Downstream, the lineage is consumed by the post-flight audit embodiment of the inference-control gate, by compliance reporting pipelines, by debugging and replay tooling, and by policy-refinement processes that mine rejection records for systematic gaps in policy coverage. The recording subsystem is the joint between live inference and every form of after-the-fact reasoning about that inference.
Prior-Art Distinctions
Conventional ML observability systems record inference inputs and outputs in a logging pipeline whose integrity properties are those of the underlying log infrastructure: at best, the log is append-only at the application level but mutable at the storage level, and silent deletion is undetectable to a reader. The mechanism described here differs structurally in that the lineage chain itself carries the integrity proof, independent of the storage layer's trust properties.
Provenance systems for data pipelines and scientific workflows share the structured-record discipline but are typically not anchored to a tamper-evident substrate, do not record governance class as a first-class field, and do not distinguish constructive transitions from rejection events. Transparency logs in the certificate-authority ecosystem share the anchoring discipline but record certificate issuances, not inference steps, and have no notion of capability tier or governance class. The combination of per-step inference recording, governance-class and capability-tier annotation, structural distinction between admitted and rejected events, and tamper-evident anchoring is the structural contribution of the present mechanism.
Disclosure Scope
The cognition patent discloses semantic lineage recording as a structural primitive applicable to any inference pipeline operated under governed-inference discipline. The disclosure expressly contemplates that the recorded unit may be a single token transition, a multi-token segment, a complete model invocation, or a multi-call agentic plan, and that the same anchoring discipline applies at every granularity.
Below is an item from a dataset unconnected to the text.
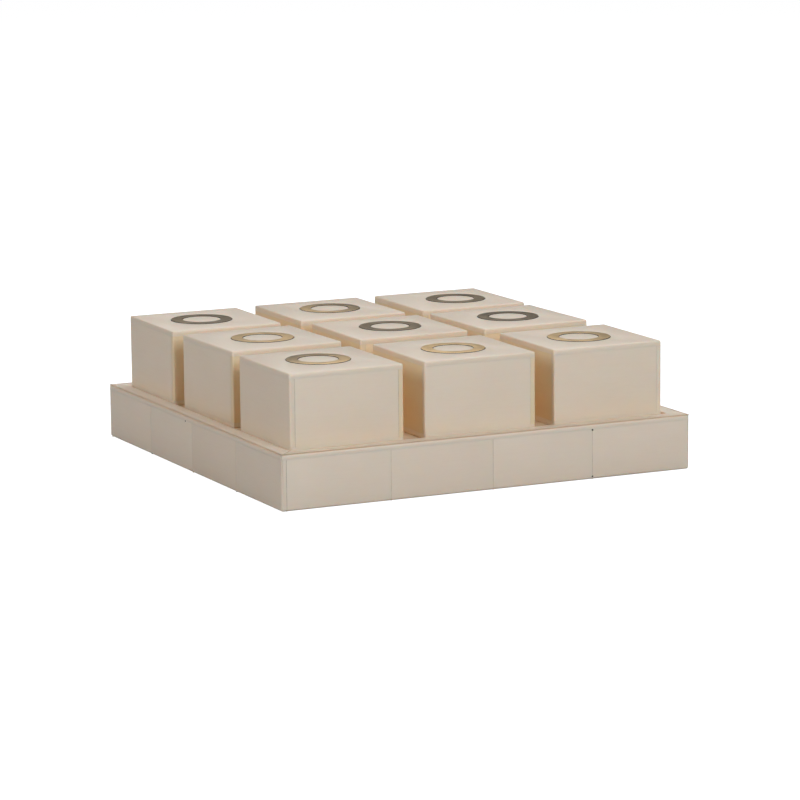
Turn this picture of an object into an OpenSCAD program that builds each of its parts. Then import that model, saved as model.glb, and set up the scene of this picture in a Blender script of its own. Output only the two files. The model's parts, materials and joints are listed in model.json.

The scope extends to embodiments in which records are produced by inference systems operated by third parties and submitted to a tenant-controlled lineage substrate; to embodiments in which the lineage is itself the input to a downstream inference (a reflective embodiment); and to embodiments in which lineage records cross organisational boundaries under structured access-control and redaction policies. Across all of these embodiments the invariants are the same: structured record schema with mandatory core fields, append-only structural discipline, tamper-evident anchoring, and explicit recording of admitted, rejected, and decomposed events as distinct first-class entry types.
The disclosure further contemplates application to inference performed by non-language models, including diffusion image and audio generators, classifier ensembles, retrieval rerankers, and policy-learning agents. In each case the recorded fields adapt to the modality but the structural discipline is identical: digest of input, identifier of model, digest of output, governance class, capability tier, predecessor reference, sequence number, anchored hash. Application to hybrid pipelines, in which a single user-visible response is composed from many inferences across many models, is contemplated through composite records that name each constituent inference's lineage entry and a composition-rule reference, allowing a reviewer to descend from the response to any individual sub-inference and verify it independently. The disclosure thus treats lineage recording not as a logging convenience but as the structural fabric on which any claim of governed inference must rest.